Rain or shine, cybercriminals are always on the prowl. And with the Coronavirus Pandemic forcing all types of companies outside their comfort zone, cybersecurity issues can quickly take anyone by surprise. No matter what industry you work on or how successful your business is, the circumstances have changed—which means your approach to cybersecurity must change too.
Is Your Business More Vulnerable Now?
Cyber threats are nothing new. Organizations all around the world have been dealing with them long before the outbreak. So, what has changed? Well, from a panoramic view, our way of using tech today is vastly different from a couple of months ago. Yes, I’m talking about remote work. While some sectors like the IT industry have been able to maintain business as usual, the transition to the digital environment has not been as smooth for everyone.
The rapid change of scenery has taken its toll on the security and IT infrastructure of many companies. I know for a fact that even some organizations used to some level of telecommuting have encountered issues that left them somewhat uneven in the playing field. This is exactly what cybercriminals are on the prowl for—susceptibility and vulnerability.
This is not a localized problem or something that anyone is immune to. In fact, last February the World Health Organization (WHO) had to publicly warn individuals and companies about cyber attackers “disguising themselves as WHO to steal money or sensitive information”. The US Center for Disease Control (CDC), the Federal Bureau of Investigation (FBI), and the National Cyber Security Centre (NCSC) in the UK have also issued similar warnings.
So yes, it is very likely that most businesses are more vulnerable to cyber attacks than before. Exploitable opportunities are more common as a result of the rocky economy and the difficulty of our situation. This has made it easier for attackers to infiltrate systems, oftentimes without even being detected.
Is Remote Work the problem?
The scale of the global remote workforce grew tremendously overnight. And not just by the number of users, but also by the number of login devices. This includes personal devices (aka your daily smartphone or home PC) which, in most cases, are not nearly as secure as corporate devices. It was incredibly difficult for the average business to keep track of all this and prepare accordingly.
As a consequence, we are witnessing a massive increase in common cyber threats like phishing. Companies in Italy, for example, have never seen so many attackers hunting for user credentials and malicious login events. According to Cynet’s Global Threat Telemetry, the scale of phishing attacks in February was over three times larger than the monthly average in 2019.
In a way, some could argue that remote work has been the root cause of their vulnerabilities. In reality, however, remote work is not the problem—the problem is the approach most companies have taken towards it. And since the circumstances called for immediate and risky action, it is completely understandable. That can’t go on forever, though, so now it is time to do something about it.

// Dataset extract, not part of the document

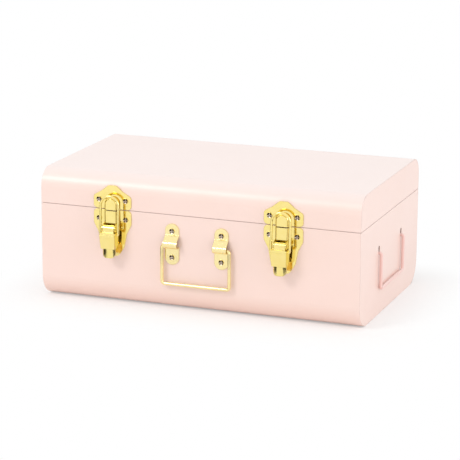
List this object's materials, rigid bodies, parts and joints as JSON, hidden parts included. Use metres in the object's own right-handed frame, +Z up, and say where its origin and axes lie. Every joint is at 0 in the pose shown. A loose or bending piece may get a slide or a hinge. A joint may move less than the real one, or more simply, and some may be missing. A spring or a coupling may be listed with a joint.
{
  "type": "small steel storage trunk",
  "caption": "Small pink painted steel trunk for sewing things: a hinged lid, gold toggle latches, a wire drop handle in strap brackets on the front and a wire handle at each end.",
  "frame": {"origin": "centre of the bottom face of the case", "axes": "+X along the length towards the right end, +Y from the latches on the front towards the hinges, +Z up"},
  "size_m": [0.41, 0.2643, 0.158],
  "materials": {
    "pink_paint": "satin",
    "latch_gold": "polished",
    "handle_gold": "polished"
  },
  "bodies": {
    "case": {"body_wrap": "pink_paint", "body_end_left": "pink_paint", "body_end_right": "pink_paint", "body_collar": "pink_paint", "hinge_left_body_leaf": "pink_paint", "hinge_left_pin": "pink_paint", "hinge_right_body_leaf": "pink_paint", "hinge_right_pin": "pink_paint", "hinge_rivets_body": "pink_paint", "latch_left_base": "latch_gold", "latch_left_pin": "latch_gold", "latch_right_base": "latch_gold", "latch_right_pin": "latch_gold", "latch_rivets_body": "latch_gold", "front_bracket_left": "handle_gold", "front_bracket_right": "handle_gold", "front_bracket_rivets": "handle_gold", "side_clip_left_front": "pink_paint", "side_clip_left_back": "pink_paint", "side_clip_right_front": "pink_paint", "side_clip_right_back": "pink_paint"},
    "lid": {"lid_wrap": "pink_paint", "lid_end_left": "pink_paint", "lid_end_right": "pink_paint", "hinge_left_lid_leaf": "pink_paint", "hinge_right_lid_leaf": "pink_paint", "hinge_rivets_lid": "pink_paint", "latch_left_keeper": "latch_gold", "latch_right_keeper": "latch_gold", "latch_rivets_lid": "latch_gold"},
    "lever_left": {"latch_left_lever": "latch_gold"},
    "bail_left": {"latch_left_bail": "latch_gold"},
    "lever_right": {"latch_right_lever": "latch_gold"},
    "bail_right": {"latch_right_bail": "latch_gold"},
    "handle_front": {"front_handle": "handle_gold"},
    "handle_left": {"side_handle_left": "pink_paint"},
    "handle_right": {"side_handle_right": "pink_paint"}
  },
  "joints": [
    {"name": "lid_hinge", "type": "hinge", "parent": "case", "child": "lid", "pos_m": [0, 0.1229, 0.117], "axis": [-1, 0, 0], "range_deg": [0, 100]},
    {"name": "latch_left_lever_pivot", "type": "hinge", "parent": "case", "child": "lever_left", "pos_m": [-0.107, -0.1314, 0.0962], "axis": [-1, 0, 0], "range_deg": [0, 150]},
    {"name": "latch_left_bail_pivot", "type": "hinge", "parent": "lever_left", "child": "bail_left", "pos_m": [-0.107, -0.1316, 0.0887], "axis": [-1, 0, 0], "range_deg": [-225, 0]},
    {"name": "latch_right_lever_pivot", "type": "hinge", "parent": "case", "child": "lever_right", "pos_m": [0.107, -0.1314, 0.0962], "axis": [-1, 0, 0], "range_deg": [0, 150]},
    {"name": "latch_right_bail_pivot", "type": "hinge", "parent": "lever_right", "child": "bail_right", "pos_m": [0.107, -0.1316, 0.0887], "axis": [-1, 0, 0], "range_deg": [-225, 0]},
    {"name": "front_handle_swing", "type": "hinge", "parent": "case", "child": "handle_front", "pos_m": [0, -0.125, 0.081], "axis": [-1, 0, 0], "range_deg": [0, 165]},
    {"name": "side_handle_left_swing", "type": "hinge", "parent": "case", "child": "handle_left", "pos_m": [-0.1972, 0, 0.076], "axis": [0, 1, 0], "range_deg": [0, 90]},
    {"name": "side_handle_right_swing", "type": "hinge", "parent": "case", "child": "handle_right", "pos_m": [0.1972, 0, 0.076], "axis": [0, -1, 0], "range_deg": [0, 90]}
  ],
  "couplings": [
    {"joint": "latch_left_bail_pivot", "follows": "latch_left_lever_pivot", "ratio": -1.5},
    {"joint": "latch_right_bail_pivot", "follows": "latch_right_lever_pivot", "ratio": -1.5}
  ]
}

5 Things To Start Doing Right Now
We are already several weeks into the pandemic and it is time to start thinking about what we can do to lighten the burden of its consequences. Considering how big of an impact a cyber attack can have on your business, building a safeguard around all sensitive data will certainly save you from some headaches and devastating scenarios in the future.
- Update All Software: Every single third-party application, device, or system used by your company or employees must be immediately updated to its latest version. New threats and software vulnerabilities are discovered every day. Keeping your software updated is the first and easiest step to widening the breach between you and attackers.
- Review System Access: Every single employee might not need access to all your company’s data. Even if you already have data access policies in place, it is time to review and update them. This will significantly reduce your weak points and limit the damage of any breaches.
- Train Everyone: As cliché as it sounds, your company’s cybersecurity is only as strong as its weakest link. One employee falling for a phishing scam is enough to hit your entire workforce. Make sure everyone knows the basics of cybersecurity and, most importantly, make sure they will contact the IT department in case of any abnormality.
- Power-Up Your Defenses: Cyberattacks are nothing like the movies portrait them. They are deadly and silent like a ninja. The best way to defend against them is to have robust systems and the IT staff necessary to monitor and keep those defenses at top-performance at all times.
- Embrace Zero Trust: Zero Trust takes passwords and multi-factor authentication to the next level. This model uses artificial intelligence and machine learning to constantly monitor the users’ actions and look for abnormalities in their behavior. This includes things like interaction patterns, network connection, device login, time of use, and other variables.
The Road Ahead
The COVID-19 pandemic might have hit the world hard, but it has come at a time when software technology is as accessible as it has ever been. This has given every business the ability to deal with the situation in ways that would have been literally impossible just a decade ago. While there are still many challenges ahead, we should be thankful for this and start using it to our advantage.
The following months will be the time to recover physically, emotionally, and economically from the consequences of the pandemic. Keeping up with cybersecurity will just help us go through all of those processes and avoid tons of unnecessary risks. And remember, this is not just about putting out fires. Whatever security measures you take now will leave a long-lasting impact on your organization.